Bon sens opérationnel : optimiser ce qui compte, accepter l’incompressible

Il est illusoire de gommer totalement la pénalité hivernale. On ne change pas la densité de l’air et on ne déjoue pas la physique des polymères au froid. En revanche, on peut optimiser ce qui reste dans la main du cycliste. Du côté des pneus, privilégier une architecture souple et une association qui conserve du « ressort » quand il fait froid limite la hausse du Crr. Pour les textiles, choisir des coupes stables dans le flux, adaptées à l’intensité prévue, réduit l’addition aérodynamique sans compromettre la protection.

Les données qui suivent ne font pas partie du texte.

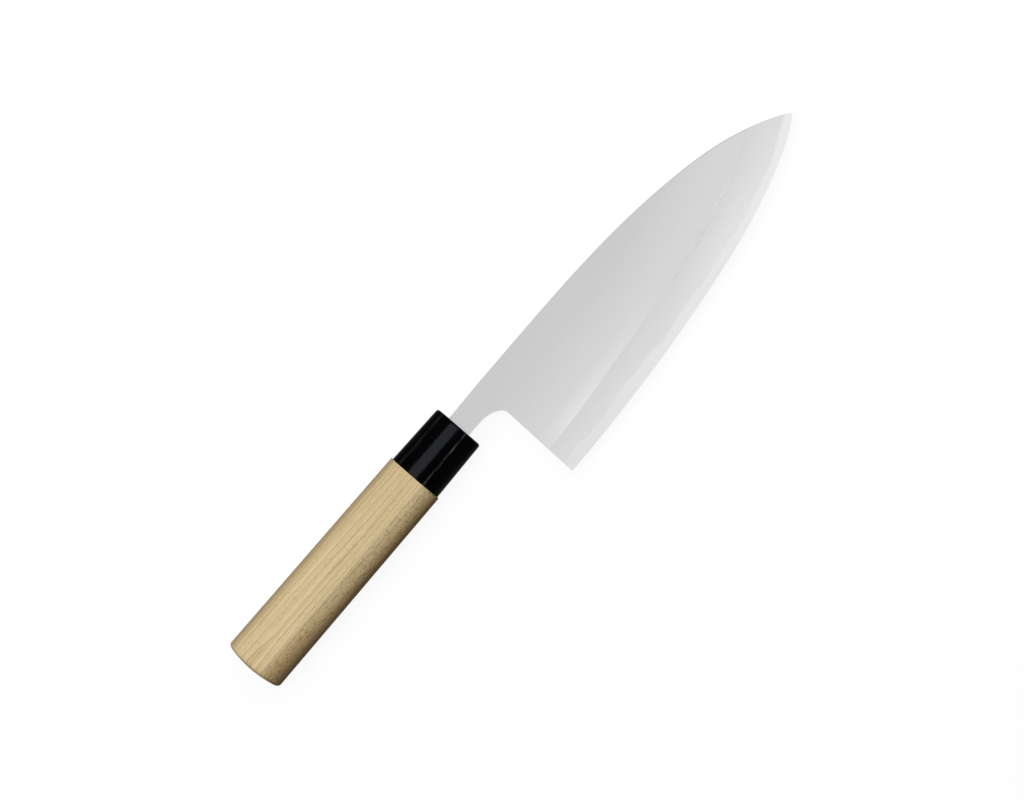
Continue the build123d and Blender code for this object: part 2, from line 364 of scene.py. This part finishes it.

Cette approche pragmatique évite aussi les fausses bonnes idées. Chercher à retrouver la vitesse d’été à tout prix conduit à décaler l’entraînement et à accumuler de la fatigue. Mieux vaut accepter que l’hiver « coûte » des watts, et piloter ses objectifs à la puissance et à la sensation. Les enseignements du test terrain rendent cette posture plus sereine : la contre-performance apparente au compteur de vitesse n’est pas toujours une baisse de forme, mais l’expression de watts absorbés par l’environnement.

Ce que change le test terrain pour la performance hivernale

Ce test sur route clarifie une question cruciale : pourquoi suis-je moins performant en hiver à watts égaux ? Parce que le froid ajoute des résistances bien réelles. La part du roulement s’élargit quand les pneus se durcissent, les vêtements d’hiver renchérissent le CdA, et l’air plus dense pèse sur la traînée. L’addition atteint facilement 60 à 70 watts à 0°C, avec une accélération des effets dès 5°C. Plutôt que de lutter contre des lois physiques, le cycliste gagne à optimiser pneus et textiles, à calibrer finement ses réglages et, surtout, à lire ses données avec le prisme de la saison.

Au final, rouler vite en hiver demande plus d’énergie à vitesse égale. En intégrer les conséquences dans l’entraînement, l’analyse des sorties et le choix de matériel permet d’aborder la période froide sans malentendu sur la performance. La perte de watts à vélo en hiver n’est pas une fatalité à subir, mais un paramètre à mesurer, à comprendre et à piloter avec méthode.

FAQ – perte de watts à vélo en hiver

Combien de watts perd-on à vélo en hiver autour de 0°C ?

Le test terrain mené autour de 0°C montre une addition de résistances pouvant atteindre 60 à 70 watts par rapport à 15°C, à puissance produite identique.

Quelles sont les causes principales de la baisse de performance hivernale ?

Trois facteurs s’additionnent : le coefficient de roulement augmente avec des pneus durcis, l’aérodynamique des vêtements d’hiver dégrade le CdA, et l’air plus dense accroît la traînée.

Les vêtements d’hiver font perdre combien de watts selon le test ?

Selon la veste utilisée et la vitesse, l’impact mesuré peut atteindre jusqu’à 30 watts, même avec une position identique sur le vélo.

Les pneus expliquent quelle part de la perte de watts en hiver ?

À 45 km/h, l’écart de puissance lié au roulement entre 0°C et 15°C représente typiquement 10 à 15 watts, avec un effet qui s’accentue sous 5°C.

Pourquoi tester sur route avec Bike Speed Lab plutôt qu’en soufflerie ?

Le test terrain capture micro-oscillations, flux irréguliers et dynamique pneu/chaussée, permet un multitude de runs et une précision inférieure à 1 watt sur le roulement ; il complète la soufflerie.